Why CRSHD Was One of the Best Films We Saw at Tribeca Film Festival

THE OPAL CLUB x TRIBECA FILM FESTIVAL

If you like to support talented women filmmakers, or you like indie films, or you like comedy, or you like movies, or people, or things, or places - do yourself a favor and watch CRSHD.

Let me explain.

CRSHD is a short comedy film written and directed by Emily Cohn about three friends at the very tail end of their freshman year in a small liberal arts college, suspended in that warm May haze of being young, stupid, happy and careless. The main event of the end of the year celebrations is the Crush Party, where you submit your crush and they get an invite. If you’re “crushed”, you also get an invite.
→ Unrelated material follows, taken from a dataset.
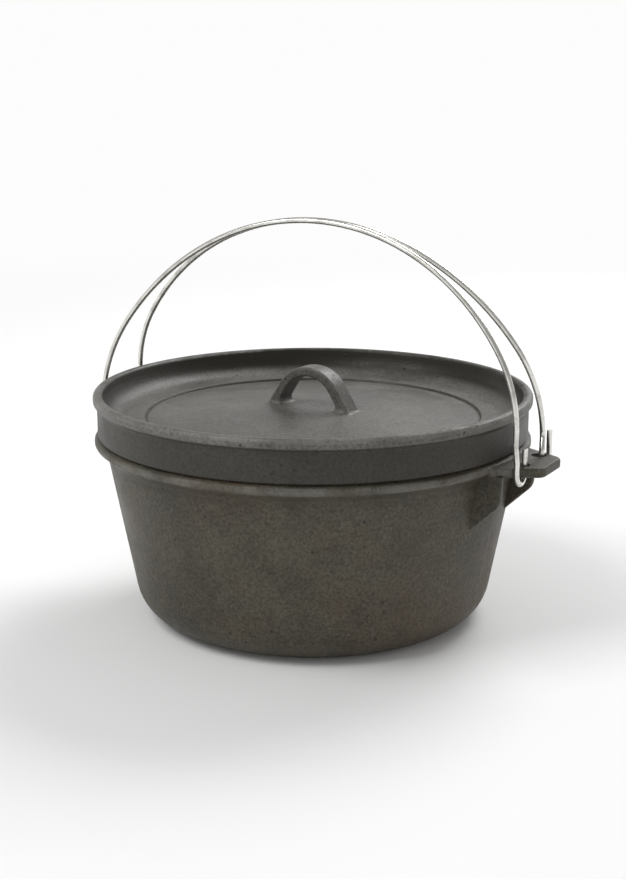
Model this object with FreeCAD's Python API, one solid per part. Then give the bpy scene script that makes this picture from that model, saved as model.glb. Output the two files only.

The whole freshman year of college high - the one where you’re still a child, but you feel like an adult, and everything is so new and the whole world is there for you to explore - that very particular high transfers from the screen in the warm gold tones of the setting summer-start sun, in the strategic quests for liquor, in the ridiculously flawed teen logic, in every conversation. Emily Cohn captured that age beautifully, because she’s fresh out of it and it still lingers within her. The reason why so many on-screen representations of high school and college feel forced is because they come through a filter of experience and glorification of their creators.

CRSHD doesn’t have that problem, and that is the highlight of the film. It’s fresh, and raw, and real. The dialogue is hilarious and sometimes adorably cliched. The acting is hilarious and awful, and it fits the tone so well that the audience quickly stopped laughing at the film, and embraced its particular quirkiness with unbridled enthusiasm. Cohn’s immature and adolescent filmmaking is light, gorgeous, and very promising. Every single grumpy press attendee left the film happy, which I’ve truly never seen before.

But, I have to say, Cohn’s wonderful piece deserved more! Better production, a better lens, better editing, etc. Obviously, for the evidently small budget - and the fact that it is essentially a student film - the result is absolutely excellent. Nonetheless, superb young filmmakers like Emily Cohn should be given generous financial support to make their ideas into products of the highest quality. We sincerely hope to see so much more of Emily Cohn’s vision, and even seriously hope that Netflix gives her an unlimited budget to create whatever she wants to create next. Can’t wait to watch it all over again and look back on all my freshman year of college Fireball blackouts fondly.